Property A Grade II-listed townhouse in Marlborough, Wiltshire, built in the 1580s or 1590s, with Georgian additions at the back.
What she did Jane restored the whole house.
It was rewired, replumbed and central heating installed. The kitchen was updated, a new bathroom fitted and Jane decorated throughout.
The house appealed to Jane because, although nothing had been looked after properly and it was a bit cobbled together, all the features were there. ‘A lot of old houses you look at nowadays have been “vandalised”,’ she says. ‘But this had all the original hinges and door furniture, the floors were intact under the carpets, and the beautiful beams were there, even though covered in thick black gloss. So I knew it hadn’t been ruined and I could look past all the horrors. You need to be quite brave and imaginative to take on something like this.’

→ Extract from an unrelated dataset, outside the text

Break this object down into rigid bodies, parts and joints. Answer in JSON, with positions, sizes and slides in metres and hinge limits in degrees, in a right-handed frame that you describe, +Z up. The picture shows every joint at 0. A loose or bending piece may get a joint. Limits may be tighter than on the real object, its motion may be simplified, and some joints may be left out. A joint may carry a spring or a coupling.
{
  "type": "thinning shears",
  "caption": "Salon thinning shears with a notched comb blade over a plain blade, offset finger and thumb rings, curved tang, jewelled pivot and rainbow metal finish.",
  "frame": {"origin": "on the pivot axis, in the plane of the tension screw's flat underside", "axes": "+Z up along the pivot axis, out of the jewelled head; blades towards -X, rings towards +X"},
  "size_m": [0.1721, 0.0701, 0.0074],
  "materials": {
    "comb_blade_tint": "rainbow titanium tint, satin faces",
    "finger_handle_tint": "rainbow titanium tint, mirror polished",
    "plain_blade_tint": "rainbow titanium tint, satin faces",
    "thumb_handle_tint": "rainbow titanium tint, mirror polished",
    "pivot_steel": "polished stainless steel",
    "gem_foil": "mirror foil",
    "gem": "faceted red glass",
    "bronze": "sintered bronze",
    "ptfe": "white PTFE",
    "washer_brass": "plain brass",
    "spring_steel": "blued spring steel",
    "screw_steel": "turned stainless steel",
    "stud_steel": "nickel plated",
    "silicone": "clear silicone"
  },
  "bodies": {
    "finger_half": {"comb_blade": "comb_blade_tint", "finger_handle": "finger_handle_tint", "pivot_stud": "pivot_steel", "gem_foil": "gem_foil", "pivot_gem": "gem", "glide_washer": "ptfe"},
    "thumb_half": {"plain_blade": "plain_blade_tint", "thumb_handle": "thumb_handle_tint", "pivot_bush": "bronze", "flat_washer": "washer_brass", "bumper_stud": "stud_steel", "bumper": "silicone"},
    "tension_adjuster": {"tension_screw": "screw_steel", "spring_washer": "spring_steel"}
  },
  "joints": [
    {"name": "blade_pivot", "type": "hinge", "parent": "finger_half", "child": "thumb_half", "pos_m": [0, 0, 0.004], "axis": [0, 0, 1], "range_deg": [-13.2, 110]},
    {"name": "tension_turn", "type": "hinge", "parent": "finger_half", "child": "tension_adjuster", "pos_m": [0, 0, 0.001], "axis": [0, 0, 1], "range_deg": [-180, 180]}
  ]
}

Jane was brave enough not to get a formal survey. ‘I didn’t see the point with a house this age – I got a “walk and talk” survey instead,’ she explains. ‘The surveyor spent about an hour and a half walking round the house taking notes and photographs.’ And his verdict? ‘That it was an extremely sound house for its age. It just needed a lot of TLC,’ adds Jane. In August 2012, when the sale went through, that’s what she started to provide.

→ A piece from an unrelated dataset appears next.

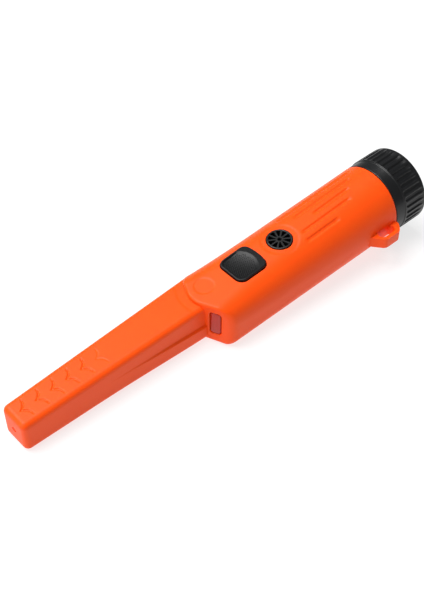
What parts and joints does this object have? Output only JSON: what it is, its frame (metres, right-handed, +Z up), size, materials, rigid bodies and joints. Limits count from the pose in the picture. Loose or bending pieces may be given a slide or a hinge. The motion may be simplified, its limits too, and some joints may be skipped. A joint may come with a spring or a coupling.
{
  "type": "pinpointer probe",
  "caption": "Hand-held pinpointer metal probe: tapered sensing nose with a scraping ledge, round handle with push button, sounder grille, lamp window, lanyard lug and fluted screw cap.",
  "frame": {"origin": "on the floor, under the middle of the object's box, as it lies on the lower edge of its tip and on its cap", "axes": "+X along the probe from the tip to the cap, +Z up through the power button, lamp window and lanyard lug on the -Y side"},
  "size_m": [0.236, 0.0452, 0.0404],
  "materials": {
    "orange_casing": "satin moulded",
    "black_cap": "fine moulded",
    "seal_rubber": "matte",
    "white_plastic": "moulded",
    "foam": "closed-cell foam",
    "button_rubber": "dotted",
    "chip_plastic": "moulded epoxy",
    "black_grille": "satin moulded",
    "circuit_board": "solder mask",
    "tinned_metal": "tinned",
    "tungsten": "sintered",
    "clear_window": "clear polycarbonate",
    "ferrite": "sintered",
    "copper_wire": "enamelled",
    "battery_can": "printed sleeve",
    "contact_brass": "stamped",
    "red_lead": "satin",
    "black_lead": "satin",
    "screw_steel": "zinc plated"
  },
  "bodies": {
    "handle": {"housing": "orange_casing", "button_seal": "seal_rubber", "switch_body": "chip_plastic", "sounder_grille": "black_grille", "sounder_membrane": "foam", "sounder": "black_grille", "main_board": "circuit_board", "chassis": "black_grille", "board_screw_1": "screw_steel", "board_screw_2": "screw_steel", "board_screw_3": "screw_steel", "board_screw_4": "screw_steel", "controller_chip": "chip_plastic", "amplifier_chip": "chip_plastic", "regulator": "chip_plastic", "quartz_crystal": "tinned_metal", "capacitor_1": "chip_plastic", "capacitor_2": "chip_plastic", "motor_can": "tinned_metal", "lamp_window": "clear_window", "lamp_led": "clear_window", "lamp_board": "circuit_board", "ferrite_rod": "ferrite", "coil_former": "white_plastic", "transmit_coil": "copper_wire", "receive_coil": "copper_wire", "tip_cushion": "foam", "root_cushion": "foam", "battery": "battery_can", "contact_plate": "chip_plastic", "contact_positive": "contact_brass", "contact_negative": "contact_brass", "coil_lead_1": "copper_wire", "coil_lead_2": "copper_wire", "lamp_lead_red": "red_lead", "lamp_lead_black": "black_lead", "battery_lead_red": "red_lead", "battery_lead_black": "black_lead"},
    "button": {"power_button": "button_rubber"},
    "plunger": {"switch_plunger": "white_plastic"},
    "pusher": {"battery_pusher": "white_plastic", "battery_pad": "foam"},
    "cap": {"battery_cap": "black_cap", "cap_seal_ring": "seal_rubber"},
    "motor_rotor": {"motor_weight": "tungsten"}
  },
  "joints": [
    {"name": "button_press", "type": "slide", "parent": "handle", "child": "button", "axis": [0.1351, 0, -0.9908], "range_m": [0, 0.0008], "stiffness_N_per_m": 1500, "springref_m": -0.0004},
    {"name": "switch_press", "type": "slide", "parent": "handle", "child": "plunger", "axis": [0.1351, 0, -0.9908], "range_m": [0, 0.0008]},
    {"name": "cap_travel", "type": "slide", "parent": "handle", "child": "pusher", "axis": [0.9987, 0, 0.0511], "range_m": [0, 0.00376]},
    {"name": "cap_turn", "type": "hinge", "parent": "pusher", "child": "cap", "pos_m": [0.09608, 0.00275, 0.01956], "axis": [0.9987, 0, 0.0511], "range_deg": [0, 450]},
    {"name": "motor_spin", "type": "hinge", "parent": "handle", "child": "motor_rotor", "pos_m": [0.02526, -0.00125, 0.00772], "axis": [0.9908, 0, 0.1351], "continuous": true}
  ],
  "couplings": [
    {"joint": "switch_press", "follows": "button_press", "ratio": 1},
    {"joint": "cap_travel", "follows": "cap_turn", "m_per_rad": 0.00047746}
  ]
}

Jane enlisted an architect who specialised in listed buildings to advise her how to restore and update the house while at the same time bringing it closer to how it would have originally looked. Working with just one builder, and calling in specialists as required – to remove the gloss from the beams, for instance – Jane tackled the house room by room. It took 10 months for the building work and essentials, then a year to decorate.

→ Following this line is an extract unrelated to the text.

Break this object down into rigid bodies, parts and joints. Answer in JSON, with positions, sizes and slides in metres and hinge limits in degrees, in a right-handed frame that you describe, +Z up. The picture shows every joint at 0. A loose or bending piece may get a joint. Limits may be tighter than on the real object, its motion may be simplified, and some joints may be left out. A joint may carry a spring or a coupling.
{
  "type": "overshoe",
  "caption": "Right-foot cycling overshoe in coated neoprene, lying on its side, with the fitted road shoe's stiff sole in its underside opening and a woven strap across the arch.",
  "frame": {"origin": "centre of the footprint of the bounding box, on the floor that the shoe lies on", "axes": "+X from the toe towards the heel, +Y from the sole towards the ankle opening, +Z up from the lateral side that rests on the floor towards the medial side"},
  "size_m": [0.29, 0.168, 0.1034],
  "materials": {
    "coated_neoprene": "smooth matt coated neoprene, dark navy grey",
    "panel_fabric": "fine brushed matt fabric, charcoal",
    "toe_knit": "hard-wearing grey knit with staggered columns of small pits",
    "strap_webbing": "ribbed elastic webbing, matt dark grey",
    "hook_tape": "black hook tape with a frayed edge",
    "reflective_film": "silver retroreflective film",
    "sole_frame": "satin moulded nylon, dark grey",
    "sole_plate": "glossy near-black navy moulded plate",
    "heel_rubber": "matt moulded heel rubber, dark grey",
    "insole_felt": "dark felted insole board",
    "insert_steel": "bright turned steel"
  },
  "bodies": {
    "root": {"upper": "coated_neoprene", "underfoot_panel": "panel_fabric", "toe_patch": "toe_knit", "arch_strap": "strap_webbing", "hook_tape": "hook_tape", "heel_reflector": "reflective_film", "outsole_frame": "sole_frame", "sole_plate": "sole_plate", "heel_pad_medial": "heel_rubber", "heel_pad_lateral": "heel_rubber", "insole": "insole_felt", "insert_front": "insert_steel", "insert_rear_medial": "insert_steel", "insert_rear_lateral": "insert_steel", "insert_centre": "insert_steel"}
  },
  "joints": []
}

‘I could have had the whole thing finished in six months with a team of builders, but working quickly like that it could have been ruined,’ explains Jane. She wanted to make sure that everything was done in a careful, considered way. ‘I called in a roofer first to make sure everything was watertight, the builder then stripped out the central heating, the baths and the kitchen, and the electricians got going.'
‘I moved in after a month and lived in one of the rooms on the top floor, sleeping on an air bed,’ recalls Jane. ‘We left just one cold tap working, and one toilet. The only power point we had was in the cellar, so there were wires trailing up the stairs. It was lethal and very basic, and I had to be keen to do it, but I was on a tight budget and saved a lot of money that way.’
What kept Jane going through all the hardships was her clear vision of how it would look when it was finished. ‘I was brought up in old houses, surrounded by antiques,’ she says. ‘As soon as I walk into a house or a room I can visualise how it should look and all the colours that will work.’
That’s not to say there weren’t a few unexpected twists along the way. The finish for the living room walls didn’t go quite to plan. Jane wanted damask wallpaper above the panelling but that proved too expensive, so she developed her own paint technique. ‘I knew what I wanted, but I just didn’t know how to get there,’ she says. She started by painting it all cream to match the panelling, adding a solid blue layer on top to complement the two French chairs then sponging it off, so the cream came through in a pretty cloud-like effect.
‘I wondered whether to leave it like that, but that wasn’t the picture I had in my head,’ adds Jane. ‘I wanted some bronze to complement the brick floor I’d uncovered, and a slight sheen like damask.’ She applied some copper powder and glaze left over from when she used to restore antique china, then scrubbed the wall with fine wire wool. ‘By happy coincidence this gave me exactly the look I was after, but it took a whole week to do,’ she says. ‘One of the best compliments I’ve had is that it looks like it’s been there for years, which is exactly what I was aiming for.’
Yet, as she starts to think about moving on to her next project and putting the old townhouse up for sale, Jane is the first to admit that this home isn’t ‘perfect’. Some of the floors are uneven, walls bow ever so slightly in places, and one or two paintings are hung on the slant to compensate for a ceiling that would defy a spirit level. But these features are worn by the house like a badge of honour; they are the idiosyncrasies that make up its character, and together with the initials A, WP and the date 1719, roughly carved into the old oak door, and the worn stone steps, are the marks of time celebrated in Jane’s sensitive renovation.